■ TASK PROMPT
The lines to return are those from the one containing "for (side = sides)" down to the one containing "points = [vertex.co", inclusive; return them exactly and nothing else.

==== DATASET ====

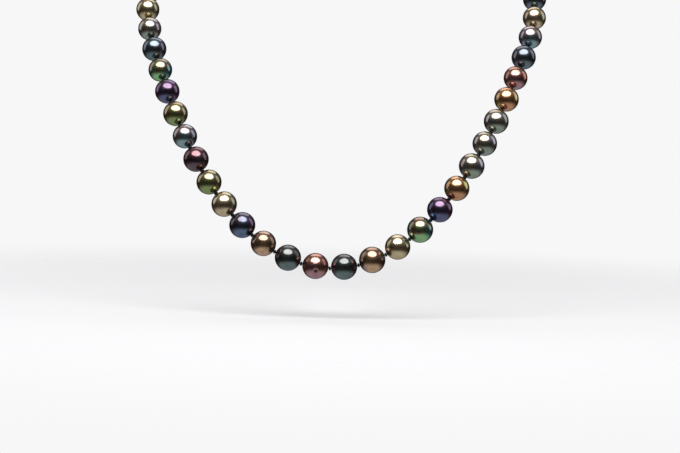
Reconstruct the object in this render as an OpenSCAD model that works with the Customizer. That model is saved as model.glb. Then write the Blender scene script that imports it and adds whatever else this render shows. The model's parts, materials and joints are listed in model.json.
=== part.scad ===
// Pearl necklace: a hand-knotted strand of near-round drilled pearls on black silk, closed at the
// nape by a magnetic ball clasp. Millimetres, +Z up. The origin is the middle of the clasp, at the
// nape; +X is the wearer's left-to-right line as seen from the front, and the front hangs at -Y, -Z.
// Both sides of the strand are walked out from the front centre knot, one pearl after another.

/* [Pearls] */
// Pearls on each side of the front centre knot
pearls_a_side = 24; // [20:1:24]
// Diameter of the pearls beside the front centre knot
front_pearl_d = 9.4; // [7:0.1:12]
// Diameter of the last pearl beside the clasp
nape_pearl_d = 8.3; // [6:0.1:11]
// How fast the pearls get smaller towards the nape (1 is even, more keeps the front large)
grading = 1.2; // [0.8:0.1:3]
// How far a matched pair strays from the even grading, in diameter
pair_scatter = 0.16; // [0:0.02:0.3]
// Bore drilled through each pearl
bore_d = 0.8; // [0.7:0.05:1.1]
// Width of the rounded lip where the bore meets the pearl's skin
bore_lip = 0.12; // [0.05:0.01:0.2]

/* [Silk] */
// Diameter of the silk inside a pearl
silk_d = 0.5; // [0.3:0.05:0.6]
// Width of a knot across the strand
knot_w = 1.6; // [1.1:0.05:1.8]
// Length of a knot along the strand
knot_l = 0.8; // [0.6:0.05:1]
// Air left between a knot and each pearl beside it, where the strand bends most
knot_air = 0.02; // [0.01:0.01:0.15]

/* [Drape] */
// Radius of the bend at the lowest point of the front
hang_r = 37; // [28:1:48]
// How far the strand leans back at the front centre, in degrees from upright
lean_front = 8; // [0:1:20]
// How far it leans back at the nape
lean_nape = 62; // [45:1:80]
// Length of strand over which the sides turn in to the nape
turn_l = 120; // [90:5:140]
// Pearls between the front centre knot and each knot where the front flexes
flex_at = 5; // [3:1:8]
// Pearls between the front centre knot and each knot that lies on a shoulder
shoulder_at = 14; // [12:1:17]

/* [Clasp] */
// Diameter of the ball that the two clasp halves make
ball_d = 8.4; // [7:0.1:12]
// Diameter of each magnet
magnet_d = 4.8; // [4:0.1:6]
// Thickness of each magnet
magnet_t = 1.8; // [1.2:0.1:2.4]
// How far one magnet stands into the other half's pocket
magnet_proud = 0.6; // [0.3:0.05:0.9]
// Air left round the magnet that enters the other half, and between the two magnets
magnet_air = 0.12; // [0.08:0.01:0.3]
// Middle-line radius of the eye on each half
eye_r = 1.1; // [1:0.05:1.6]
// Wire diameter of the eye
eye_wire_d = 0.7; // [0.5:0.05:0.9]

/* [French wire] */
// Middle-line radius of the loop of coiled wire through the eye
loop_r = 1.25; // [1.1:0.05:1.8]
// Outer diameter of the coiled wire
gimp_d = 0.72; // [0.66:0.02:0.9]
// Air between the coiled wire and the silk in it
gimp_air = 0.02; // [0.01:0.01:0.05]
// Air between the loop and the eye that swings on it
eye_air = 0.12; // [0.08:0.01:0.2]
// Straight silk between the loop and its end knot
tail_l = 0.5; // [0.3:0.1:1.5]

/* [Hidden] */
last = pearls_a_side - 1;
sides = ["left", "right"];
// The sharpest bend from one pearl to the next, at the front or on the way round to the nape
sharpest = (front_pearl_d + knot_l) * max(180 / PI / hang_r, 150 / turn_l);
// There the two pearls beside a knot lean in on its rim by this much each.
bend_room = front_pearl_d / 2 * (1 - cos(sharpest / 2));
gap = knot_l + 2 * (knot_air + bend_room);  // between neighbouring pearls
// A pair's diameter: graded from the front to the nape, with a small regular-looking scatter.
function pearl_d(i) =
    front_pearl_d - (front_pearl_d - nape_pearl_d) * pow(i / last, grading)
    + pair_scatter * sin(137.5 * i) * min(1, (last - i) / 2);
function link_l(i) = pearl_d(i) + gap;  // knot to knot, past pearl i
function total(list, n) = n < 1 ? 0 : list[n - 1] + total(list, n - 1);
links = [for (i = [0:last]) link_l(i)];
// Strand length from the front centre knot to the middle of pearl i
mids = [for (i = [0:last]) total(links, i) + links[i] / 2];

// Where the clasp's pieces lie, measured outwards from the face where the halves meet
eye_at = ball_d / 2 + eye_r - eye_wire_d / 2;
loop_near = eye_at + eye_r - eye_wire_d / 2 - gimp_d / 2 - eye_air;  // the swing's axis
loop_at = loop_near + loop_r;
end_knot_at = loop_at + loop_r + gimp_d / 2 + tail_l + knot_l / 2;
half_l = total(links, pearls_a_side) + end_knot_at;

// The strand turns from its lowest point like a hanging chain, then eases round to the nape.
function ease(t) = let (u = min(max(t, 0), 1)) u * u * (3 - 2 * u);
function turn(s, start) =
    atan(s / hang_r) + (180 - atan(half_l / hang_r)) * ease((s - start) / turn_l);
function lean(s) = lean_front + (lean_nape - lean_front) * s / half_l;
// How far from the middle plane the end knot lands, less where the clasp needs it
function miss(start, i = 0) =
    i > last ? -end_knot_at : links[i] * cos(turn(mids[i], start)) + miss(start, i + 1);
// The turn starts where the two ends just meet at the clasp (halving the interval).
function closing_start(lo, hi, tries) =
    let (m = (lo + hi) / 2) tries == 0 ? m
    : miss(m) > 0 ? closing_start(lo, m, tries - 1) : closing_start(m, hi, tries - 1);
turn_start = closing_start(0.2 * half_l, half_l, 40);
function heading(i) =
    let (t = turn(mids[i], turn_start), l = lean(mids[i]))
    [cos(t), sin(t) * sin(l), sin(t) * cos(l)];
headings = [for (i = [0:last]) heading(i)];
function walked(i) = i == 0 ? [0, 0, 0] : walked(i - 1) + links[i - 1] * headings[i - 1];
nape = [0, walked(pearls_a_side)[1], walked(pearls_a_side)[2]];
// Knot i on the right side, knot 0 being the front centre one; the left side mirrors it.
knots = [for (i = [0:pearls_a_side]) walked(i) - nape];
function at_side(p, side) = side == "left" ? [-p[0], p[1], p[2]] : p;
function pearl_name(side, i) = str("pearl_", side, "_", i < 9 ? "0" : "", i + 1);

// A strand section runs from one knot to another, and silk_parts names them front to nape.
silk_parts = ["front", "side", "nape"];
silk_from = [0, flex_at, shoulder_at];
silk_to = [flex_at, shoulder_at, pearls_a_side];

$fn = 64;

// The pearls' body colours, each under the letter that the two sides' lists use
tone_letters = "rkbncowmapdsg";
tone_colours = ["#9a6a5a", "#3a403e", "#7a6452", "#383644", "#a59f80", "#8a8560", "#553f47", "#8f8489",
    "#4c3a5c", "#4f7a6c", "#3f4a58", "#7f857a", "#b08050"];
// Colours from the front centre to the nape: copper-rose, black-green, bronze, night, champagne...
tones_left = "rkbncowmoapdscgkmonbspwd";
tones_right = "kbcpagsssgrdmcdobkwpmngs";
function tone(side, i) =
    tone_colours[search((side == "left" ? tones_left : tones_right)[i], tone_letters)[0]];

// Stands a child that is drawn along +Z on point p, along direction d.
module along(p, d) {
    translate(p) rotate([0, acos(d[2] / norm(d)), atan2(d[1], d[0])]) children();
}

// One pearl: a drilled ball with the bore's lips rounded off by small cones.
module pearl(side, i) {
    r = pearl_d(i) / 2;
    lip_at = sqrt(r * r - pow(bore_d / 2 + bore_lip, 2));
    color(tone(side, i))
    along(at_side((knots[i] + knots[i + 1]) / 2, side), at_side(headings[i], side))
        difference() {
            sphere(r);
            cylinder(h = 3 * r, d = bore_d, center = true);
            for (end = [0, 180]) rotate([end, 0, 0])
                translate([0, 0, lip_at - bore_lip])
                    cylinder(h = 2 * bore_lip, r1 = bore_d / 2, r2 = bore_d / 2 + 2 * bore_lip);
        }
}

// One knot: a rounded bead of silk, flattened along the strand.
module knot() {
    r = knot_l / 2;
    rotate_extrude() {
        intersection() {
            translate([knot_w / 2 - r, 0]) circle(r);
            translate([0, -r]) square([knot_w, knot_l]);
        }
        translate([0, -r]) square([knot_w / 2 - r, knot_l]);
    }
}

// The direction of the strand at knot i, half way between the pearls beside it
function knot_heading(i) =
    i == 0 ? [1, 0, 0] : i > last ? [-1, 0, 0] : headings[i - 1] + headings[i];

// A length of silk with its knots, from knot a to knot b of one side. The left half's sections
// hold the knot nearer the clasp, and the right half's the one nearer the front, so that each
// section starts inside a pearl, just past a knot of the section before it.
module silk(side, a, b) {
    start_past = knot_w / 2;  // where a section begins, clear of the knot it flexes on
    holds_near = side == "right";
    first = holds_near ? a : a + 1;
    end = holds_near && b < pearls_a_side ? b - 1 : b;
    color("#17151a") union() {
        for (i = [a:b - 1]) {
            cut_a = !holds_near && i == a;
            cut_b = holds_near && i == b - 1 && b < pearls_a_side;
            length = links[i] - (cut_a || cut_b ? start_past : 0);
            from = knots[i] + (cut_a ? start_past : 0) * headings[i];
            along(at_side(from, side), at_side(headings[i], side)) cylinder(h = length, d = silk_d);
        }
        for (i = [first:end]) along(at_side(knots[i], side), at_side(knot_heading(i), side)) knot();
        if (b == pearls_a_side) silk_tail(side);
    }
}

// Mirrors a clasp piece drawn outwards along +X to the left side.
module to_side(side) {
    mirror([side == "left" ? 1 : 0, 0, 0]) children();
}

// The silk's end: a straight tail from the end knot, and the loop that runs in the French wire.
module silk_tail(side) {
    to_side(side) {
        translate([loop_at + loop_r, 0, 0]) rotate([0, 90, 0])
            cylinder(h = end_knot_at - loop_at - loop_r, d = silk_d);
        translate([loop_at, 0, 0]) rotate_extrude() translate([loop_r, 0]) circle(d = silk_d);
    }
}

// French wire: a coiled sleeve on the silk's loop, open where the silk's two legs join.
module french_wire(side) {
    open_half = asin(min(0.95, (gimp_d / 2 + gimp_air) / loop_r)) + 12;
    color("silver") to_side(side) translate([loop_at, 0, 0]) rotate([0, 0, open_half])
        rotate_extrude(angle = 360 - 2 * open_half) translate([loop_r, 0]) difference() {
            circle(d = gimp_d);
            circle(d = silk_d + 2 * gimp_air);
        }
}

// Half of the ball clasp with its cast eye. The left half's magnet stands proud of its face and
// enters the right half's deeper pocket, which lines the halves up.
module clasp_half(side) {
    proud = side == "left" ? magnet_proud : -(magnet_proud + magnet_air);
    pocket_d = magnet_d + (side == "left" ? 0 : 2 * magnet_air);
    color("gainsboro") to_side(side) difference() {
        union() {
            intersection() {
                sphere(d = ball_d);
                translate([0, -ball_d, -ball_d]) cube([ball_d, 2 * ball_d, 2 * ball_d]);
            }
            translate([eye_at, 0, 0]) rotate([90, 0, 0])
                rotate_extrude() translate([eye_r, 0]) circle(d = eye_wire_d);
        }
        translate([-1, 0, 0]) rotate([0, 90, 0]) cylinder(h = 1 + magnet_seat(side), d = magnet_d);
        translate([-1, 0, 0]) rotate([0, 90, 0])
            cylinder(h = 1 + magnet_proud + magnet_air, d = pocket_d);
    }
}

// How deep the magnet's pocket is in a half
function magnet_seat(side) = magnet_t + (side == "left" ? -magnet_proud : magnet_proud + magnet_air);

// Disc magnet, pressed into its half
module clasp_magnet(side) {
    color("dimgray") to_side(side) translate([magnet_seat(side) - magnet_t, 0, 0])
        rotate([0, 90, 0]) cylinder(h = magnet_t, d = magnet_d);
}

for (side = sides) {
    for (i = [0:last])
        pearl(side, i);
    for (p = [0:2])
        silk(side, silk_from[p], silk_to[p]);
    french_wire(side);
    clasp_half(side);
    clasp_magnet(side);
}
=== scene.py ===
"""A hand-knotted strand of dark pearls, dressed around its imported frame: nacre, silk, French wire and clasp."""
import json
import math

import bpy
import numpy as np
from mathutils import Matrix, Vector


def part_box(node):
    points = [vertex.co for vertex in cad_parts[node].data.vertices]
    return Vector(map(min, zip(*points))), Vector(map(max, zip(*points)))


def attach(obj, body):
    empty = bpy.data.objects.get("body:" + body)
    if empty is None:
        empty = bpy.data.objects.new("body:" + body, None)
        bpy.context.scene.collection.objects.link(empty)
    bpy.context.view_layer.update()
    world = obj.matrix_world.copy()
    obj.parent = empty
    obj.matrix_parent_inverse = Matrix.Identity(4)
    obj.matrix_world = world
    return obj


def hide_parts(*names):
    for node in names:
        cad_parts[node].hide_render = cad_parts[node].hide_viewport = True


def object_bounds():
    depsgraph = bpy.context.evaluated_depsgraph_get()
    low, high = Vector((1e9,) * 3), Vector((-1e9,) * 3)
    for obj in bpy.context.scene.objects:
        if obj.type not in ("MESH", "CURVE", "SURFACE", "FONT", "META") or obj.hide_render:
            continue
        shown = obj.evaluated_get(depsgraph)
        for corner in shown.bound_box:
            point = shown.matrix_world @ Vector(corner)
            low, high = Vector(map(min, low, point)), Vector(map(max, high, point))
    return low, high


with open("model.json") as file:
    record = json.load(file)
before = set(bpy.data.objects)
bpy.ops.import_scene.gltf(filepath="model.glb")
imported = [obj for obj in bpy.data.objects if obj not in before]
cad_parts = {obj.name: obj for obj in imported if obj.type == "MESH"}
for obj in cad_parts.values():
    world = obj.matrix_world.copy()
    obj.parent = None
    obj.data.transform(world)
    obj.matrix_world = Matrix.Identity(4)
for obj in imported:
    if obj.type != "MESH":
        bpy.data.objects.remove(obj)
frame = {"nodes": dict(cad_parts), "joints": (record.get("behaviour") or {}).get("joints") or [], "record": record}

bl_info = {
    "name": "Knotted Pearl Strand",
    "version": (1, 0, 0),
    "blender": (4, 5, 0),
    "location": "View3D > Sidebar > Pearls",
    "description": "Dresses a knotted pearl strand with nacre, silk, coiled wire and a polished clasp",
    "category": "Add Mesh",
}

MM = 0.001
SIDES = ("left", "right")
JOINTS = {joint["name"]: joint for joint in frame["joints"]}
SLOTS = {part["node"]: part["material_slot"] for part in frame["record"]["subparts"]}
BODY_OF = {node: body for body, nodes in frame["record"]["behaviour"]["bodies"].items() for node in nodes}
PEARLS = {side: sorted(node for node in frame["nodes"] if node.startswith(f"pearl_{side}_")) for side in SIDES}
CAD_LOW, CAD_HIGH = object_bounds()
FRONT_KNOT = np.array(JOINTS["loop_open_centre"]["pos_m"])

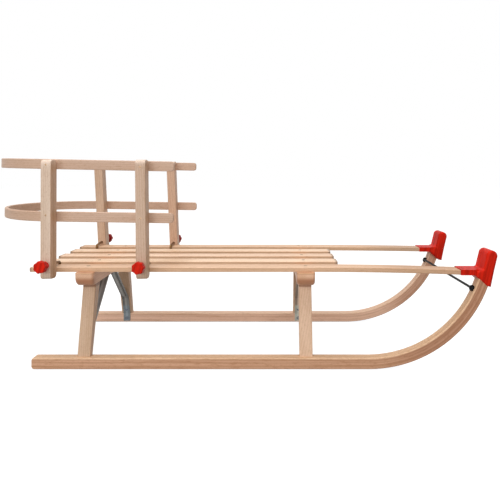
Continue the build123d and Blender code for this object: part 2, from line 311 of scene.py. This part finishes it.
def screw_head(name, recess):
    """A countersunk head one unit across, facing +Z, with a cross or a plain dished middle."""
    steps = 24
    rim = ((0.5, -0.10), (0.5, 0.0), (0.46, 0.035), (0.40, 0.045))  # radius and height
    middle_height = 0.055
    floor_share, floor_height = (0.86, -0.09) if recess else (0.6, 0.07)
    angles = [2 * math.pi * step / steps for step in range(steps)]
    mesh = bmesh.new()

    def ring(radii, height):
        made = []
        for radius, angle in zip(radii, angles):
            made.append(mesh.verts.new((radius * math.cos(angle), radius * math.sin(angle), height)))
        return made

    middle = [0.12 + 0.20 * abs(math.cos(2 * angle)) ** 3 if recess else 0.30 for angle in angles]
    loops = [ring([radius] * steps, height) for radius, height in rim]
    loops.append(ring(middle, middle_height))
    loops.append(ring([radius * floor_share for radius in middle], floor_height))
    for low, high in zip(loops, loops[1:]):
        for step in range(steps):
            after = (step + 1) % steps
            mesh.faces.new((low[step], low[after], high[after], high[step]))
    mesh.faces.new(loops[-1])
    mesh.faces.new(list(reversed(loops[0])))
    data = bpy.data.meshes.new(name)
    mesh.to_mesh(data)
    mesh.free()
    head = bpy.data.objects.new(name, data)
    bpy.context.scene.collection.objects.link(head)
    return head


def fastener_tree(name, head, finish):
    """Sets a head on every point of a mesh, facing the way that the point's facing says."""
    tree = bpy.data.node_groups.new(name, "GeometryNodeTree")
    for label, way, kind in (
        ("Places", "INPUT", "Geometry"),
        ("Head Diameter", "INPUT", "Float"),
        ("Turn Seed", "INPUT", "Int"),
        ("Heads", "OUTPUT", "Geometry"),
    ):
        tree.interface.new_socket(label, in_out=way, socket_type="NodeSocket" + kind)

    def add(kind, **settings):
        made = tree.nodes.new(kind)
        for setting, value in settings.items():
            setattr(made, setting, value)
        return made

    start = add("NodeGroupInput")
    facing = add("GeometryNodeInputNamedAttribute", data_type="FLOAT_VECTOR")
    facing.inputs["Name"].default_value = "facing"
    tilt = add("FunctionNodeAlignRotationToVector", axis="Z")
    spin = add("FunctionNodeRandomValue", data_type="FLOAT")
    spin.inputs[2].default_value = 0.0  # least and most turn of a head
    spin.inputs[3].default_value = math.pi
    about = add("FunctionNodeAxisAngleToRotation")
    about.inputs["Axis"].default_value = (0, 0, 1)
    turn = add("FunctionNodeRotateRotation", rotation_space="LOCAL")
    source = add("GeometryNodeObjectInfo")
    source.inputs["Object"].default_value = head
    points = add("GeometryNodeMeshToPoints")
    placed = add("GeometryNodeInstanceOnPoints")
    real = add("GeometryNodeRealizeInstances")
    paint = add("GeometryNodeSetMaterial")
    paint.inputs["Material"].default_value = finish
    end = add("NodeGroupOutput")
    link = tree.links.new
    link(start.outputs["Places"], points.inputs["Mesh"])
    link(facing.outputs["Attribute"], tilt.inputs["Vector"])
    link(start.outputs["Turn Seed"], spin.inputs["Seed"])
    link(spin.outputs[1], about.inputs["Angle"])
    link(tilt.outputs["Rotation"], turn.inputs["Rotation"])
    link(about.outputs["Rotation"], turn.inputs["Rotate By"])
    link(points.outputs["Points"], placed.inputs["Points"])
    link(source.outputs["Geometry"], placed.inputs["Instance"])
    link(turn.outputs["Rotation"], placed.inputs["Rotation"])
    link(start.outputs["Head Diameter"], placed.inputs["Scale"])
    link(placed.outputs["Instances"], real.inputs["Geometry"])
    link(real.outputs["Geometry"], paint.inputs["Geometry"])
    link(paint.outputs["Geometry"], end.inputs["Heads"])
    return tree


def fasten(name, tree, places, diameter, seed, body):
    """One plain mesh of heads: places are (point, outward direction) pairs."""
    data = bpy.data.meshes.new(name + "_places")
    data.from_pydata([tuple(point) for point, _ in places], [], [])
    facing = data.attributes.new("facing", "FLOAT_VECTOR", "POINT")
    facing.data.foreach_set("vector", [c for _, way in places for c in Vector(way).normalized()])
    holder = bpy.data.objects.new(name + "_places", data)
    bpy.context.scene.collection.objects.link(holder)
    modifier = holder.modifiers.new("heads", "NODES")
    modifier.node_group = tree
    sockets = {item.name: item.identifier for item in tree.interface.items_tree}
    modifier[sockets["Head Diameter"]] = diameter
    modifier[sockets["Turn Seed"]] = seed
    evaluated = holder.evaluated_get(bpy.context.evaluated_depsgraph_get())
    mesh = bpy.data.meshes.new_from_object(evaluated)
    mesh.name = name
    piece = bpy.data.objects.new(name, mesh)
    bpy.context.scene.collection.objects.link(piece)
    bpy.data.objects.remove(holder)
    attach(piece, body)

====

■ WRITTEN ANSWER
for (side = sides) {
    for (i = [0:last])
        pearl(side, i);
    for (p = [0:2])
        silk(side, silk_from[p], silk_to[p]);
    french_wire(side);
    clasp_half(side);
    clasp_magnet(side);
}
=== scene.py ===
"""A hand-knotted strand of dark pearls, dressed around its imported frame: nacre, silk, French wire and clasp."""
import json
import math

import bpy
import numpy as np
from mathutils import Matrix, Vector


def part_box(node):
    points = [vertex.co for vertex in cad_parts[node].data.vertices]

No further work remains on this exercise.